Smollett was sentenced to 150 days in jail and 30 months' probation after being found guilty of five counts of felony disorderly conduct, after he told police in January 2019 that he had been attacked by Trump supporters shouting at 2am in the middle of Chicago.
Smollett claimed that two Nigerian-born brothers - one of whom was his personal trainer, lover, and alleged drug dealer - are "sophisticated" criminals who set him up. The 39-year-old actor is accused of lying to police about being the victim of a racist and homophobic assault.

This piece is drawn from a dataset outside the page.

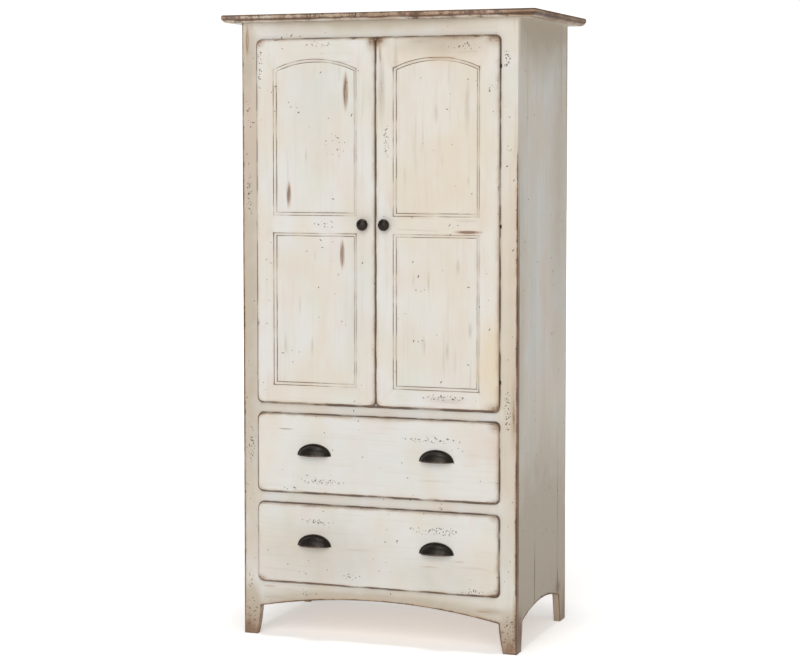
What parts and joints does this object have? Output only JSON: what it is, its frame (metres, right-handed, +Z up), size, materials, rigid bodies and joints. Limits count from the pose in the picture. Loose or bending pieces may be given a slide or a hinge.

The class-4 felony carries a sentence of up to three years in prison, however experts cited by Fox News think he would most likely face probation and perhaps community service.
Here’s that black privilege people keep saying doesn’t exist…….
— Spitfire (@DogRightGirl) November 21, 2024
Illinois Supreme Court overturns actor Jussie Smollett's 2019 conviction on allegations of staging a racist and homophobic attack against himself.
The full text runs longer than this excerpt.